What the task requires: The required output is every line from the beginning of the entries below through the line that includes "WELD = 0.00001", copied exactly.

Data extract:
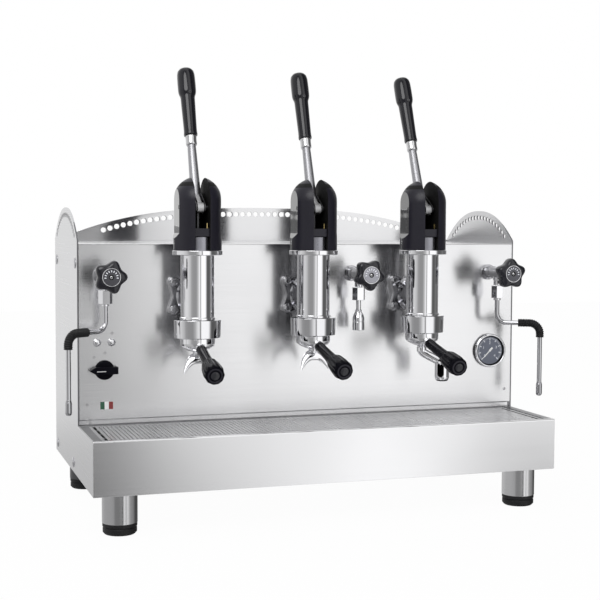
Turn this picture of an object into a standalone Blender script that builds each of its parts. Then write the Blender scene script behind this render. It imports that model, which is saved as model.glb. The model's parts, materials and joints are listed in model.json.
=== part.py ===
"""A three-group lever espresso machine, in metres, +Z up.

The origin lies on the floor under the middle of the machine's outline.
Inside the model, x = 0 is the middle of the body, y = 0 the front of the splash panel
and z = 0 the floor; one empty moves the whole machine to the origin.
"""
import math

import bmesh
import bpy
from mathutils import Matrix, Vector

# Clearances and cutters
GAP = 0.0003
SLIDE_CLEARANCE = 0.0005
OVERRUN = 0.002
WELD = 0.00001

# Facets
GROUP_STEPS = 18
ROUND_STEPS = 14
SMALL_STEPS = 10
HOLE_STEPS = 6
TUBE_STEPS = 8
ARC_STEPS = 4

# Body
BODY_WIDTH = 0.950
BODY_DEPTH = 0.335
TRAY_REACH = 0.1915
TRAY_HEIGHT = 0.1033
FOOT_HEIGHT = 0.0795
DECK_RISE = 0.3577
SPLASH_SLOT = 0.0102
SIDE_SHEET = 0.003
SHEET = 0.0015
BASE_SHEET = 0.003

# Arched side panels
SIDE_SHOULDER_RISE = 0.0065
SIDE_ARCH_RISE = 0.0668
SIDE_ARCH_POWER = 2.25
SIDE_HOLE_RADIUS = 0.005
SIDE_HOLE_PITCH = 0.0155
SIDE_HOLE_INSET = 0.0153
SIDE_HOLES_EACH_WAY = 9

# Gallery rail
RAIL_BASE_HEIGHT = 0.0045
RAIL_RISE = 0.0735
RAIL_POWER = 2.8
RAIL_SHEET = 0.002
RAIL_HOLE_RADIUS = 0.0055
RAIL_HOLE_PITCH = 0.0155
RAIL_HOLE_INSET = 0.0145
RAIL_HOLE_MARGIN = 0.012
RAIL_END_MARGIN = 0.092

# Tray
APRON_LIP = 0.009
BASIN_FLANGE = 0.013
BASIN_DEPTH = 0.055
BASIN_LEDGE = 0.004
DRAIN_RADIUS = 0.012
DRAIN_WALL = 0.003
DRAIN_LENGTH = 0.030
GRID_DROP = 0.0013
GRID_SHEET = 0.003
GRID_BORDER = 0.010
GRID_SLOT_PITCH = 0.016
GRID_SLOT_WIDTH = 0.0095
BEARER_WIDTH = 0.030
BEARER_INSET = 0.150

# Feet
FOOT_RADIUS = 0.0335
FOOT_INSET = 0.057
FOOT_FRONT_INSET = 0.0485
FOOT_REAR_INSET = 0.045
PAD_HEIGHT = 0.0165
PAD_RADIUS = 0.0325
PAD_GROOVE = 0.0012
PAD_ROUND = 0.005
PAD_BAND_SHARE = 0.25

# Boiler and its saddles
BOILER_RADIUS = 0.095
BOILER_LENGTH = 0.740
BOILER_WALL = 0.003
BOILER_CROWN = 0.030
BOILER_END_SHARE = 0.55
BOILER_PORT_RADIUS = 0.018
BOILER_HEIGHT = 0.330
BOILER_BACK = 0.180
SADDLE_WIDTH = 0.025
SADDLE_DEPTH = 0.110
SADDLE_INSET = 0.120
SADDLE_WRAP = 0.020
GLAND_RADIUS = 0.012
GLAND_BORE = 0.005
GLAND_LENGTH = 0.018
GLAND_INSET = 0.230
GLAND_BACK = 0.280

# Groups
GROUP_SPACING = 0.2379
GROUP_SHIFT = -0.0162
GROUP_REACH = 0.085
CUP_SPACE = 0.1765
COLLAR_HEIGHT = 0.0352
COLLAR_RADIUS = 0.036
COLLAR_EAR_REACH = 0.0465
COLLAR_EAR_DEPTH = 0.022
COLLAR_EAR_ROUND = 0.006
COLLAR_MOUTH = 0.0325
COLLAR_GROOVE = 0.0342
COLLAR_LIP = 0.0045
COLLAR_GROOVE_HEIGHT = 0.006
BEAD_HEIGHT = 0.005
BEAD_RADIUS = 0.035
CYLINDER_HEIGHT = 0.121
CYLINDER_RADIUS = 0.033
SKIRT_RADIUS = 0.029
SKIRT_HEIGHT = 0.022
BORE_RADIUS = 0.0255
FLANGE_RADIUS = 0.049
FLANGE_THICKNESS = 0.0088
SLEEVE_RADIUS = 0.036
SLEEVE_HEIGHT = 0.0267
NECK_HALF_WIDTH = 0.020
NECK_HALF_HEIGHT = 0.0275
NECK_HEIGHT_SHARE = 0.31
LUG_SPREAD = 0.031
LUG_RISE = 0.028
LUG_RADIUS = 0.010
LUG_THICKNESS = 0.012
WAIST_SHARE = 0.78

# Covers
COVER_RADIUS = 0.047
COVER_WALL = 0.009
COVER_FLOOR = 0.0156
COVER_STRAIGHT = 0.0955
COVER_FLAT = 0.0413
COVER_SLOT = 0.0295
COVER_BACK_WALL = 0.011
COVER_NOTCH_DROP = 0.030
FLOOR_SHARE_OF_RING = 0.80

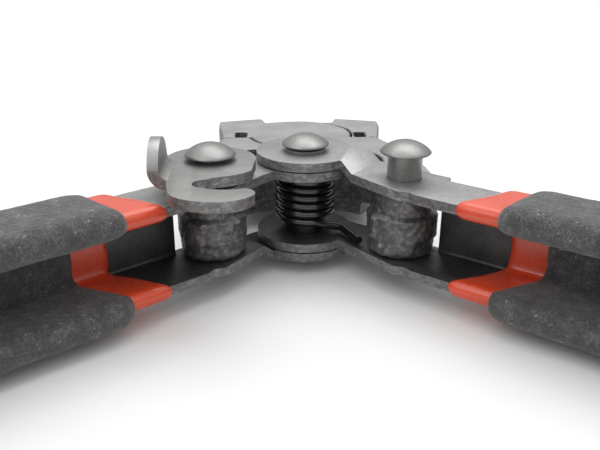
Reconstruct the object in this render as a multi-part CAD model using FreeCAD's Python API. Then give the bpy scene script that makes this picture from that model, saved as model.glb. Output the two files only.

Task output:
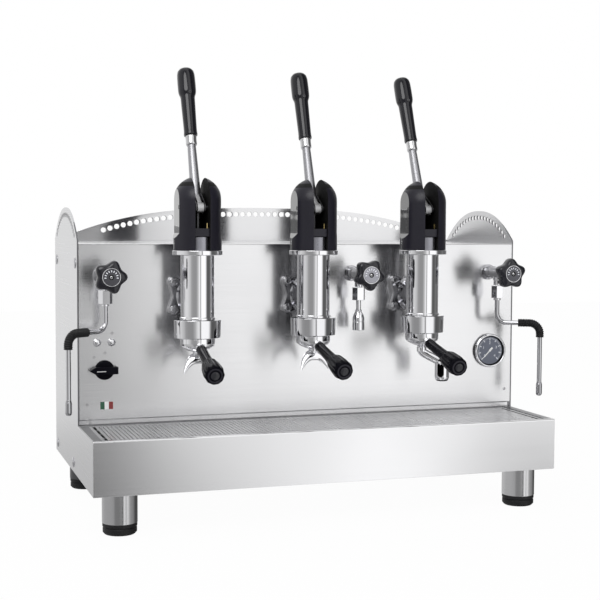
Turn this picture of an object into a standalone Blender script that builds each of its parts. Then write the Blender scene script behind this render. It imports that model, which is saved as model.glb. The model's parts, materials and joints are listed in model.json.
=== part.py ===
"""A three-group lever espresso machine, in metres, +Z up.

The origin lies on the floor under the middle of the machine's outline.
Inside the model, x = 0 is the middle of the body, y = 0 the front of the splash panel
and z = 0 the floor; one empty moves the whole machine to the origin.
"""
import math

import bmesh
import bpy
from mathutils import Matrix, Vector

# Clearances and cutters
GAP = 0.0003
SLIDE_CLEARANCE = 0.0005
OVERRUN = 0.002
WELD = 0.00001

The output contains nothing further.